BC Election 2013  

NDP letters a 'low-down shakedown'

The BC Liberals demanded the NDP fire its provincial secretary over letters the Liberals say amount to a "shakedown" of Liberal party supporters.

But NDP Leader Adrian Dix said the party has done nothing wrong by approaching people who have given the Liberals support in the past.

The Liberals say they have obtained letters sent by the NDP that show the party has specifically approached Liberal supporters to ask for contributions for New Democrats.

The letters request supporters "make a contribution in the range of $5,000 now to show your commitment to a balanced approach to government, the Liberals state.

Finance Minister Mike de Jong said in a statement the letters amount to "nothing more than a low-down shakedown."

"This is a pressure tactic by the NDP to virtually blackmail businesses across BC into donating to their party," de Jong's statement said.

"It is unacceptable, and I am calling on Adrian Dix to accept responsibility for the letters and fire Jan O'Brien, the author of the shakedown letter and the NDP's provincial secretary."

The Liberals declined to release the letters, saying the people who received them do not want to be identified.

At a campaign stop Saturday afternoon, Dix said the NDP has done nothing wrong and he categorically denied his people are trying to strong-arm Liberal supporters into donating to his party, widely considered to be the runaway victor in the May 14 election.

He did not deny that the NDP has approached Liberal supporters.

"The Liberal party raises the vast majority of its money from corporations and certainly, we've sought to raise some and had some success before," Dix said.

"But if anyone is concerned about it I would be happy to talk to them because there is absolutely, absolutely no intent as suggested by the Liberal party or others."

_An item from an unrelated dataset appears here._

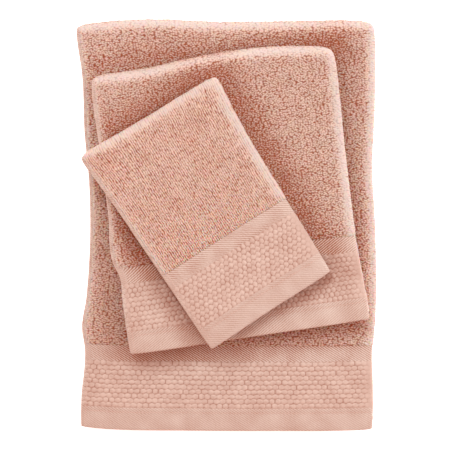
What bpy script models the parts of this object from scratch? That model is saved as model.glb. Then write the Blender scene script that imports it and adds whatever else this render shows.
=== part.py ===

Dix noted he has pledged to end political donations by unions and corporations should he become premier, and urged the Liberals to get behind the idea.

"The reality is we are certainly not demanding anything. We are seeking contributions, as you know, to support the campaign."

When Dix announced his party would end corporate and union donations last week, the Liberals refused to endorse it.

The Liberals are the only major player left in BC politics that objects to an outright ban of corporate and union donations, a stance Liberal cabinet minister and spokeswoman Mary Polak attributed to the party's "straightforward'' attitude.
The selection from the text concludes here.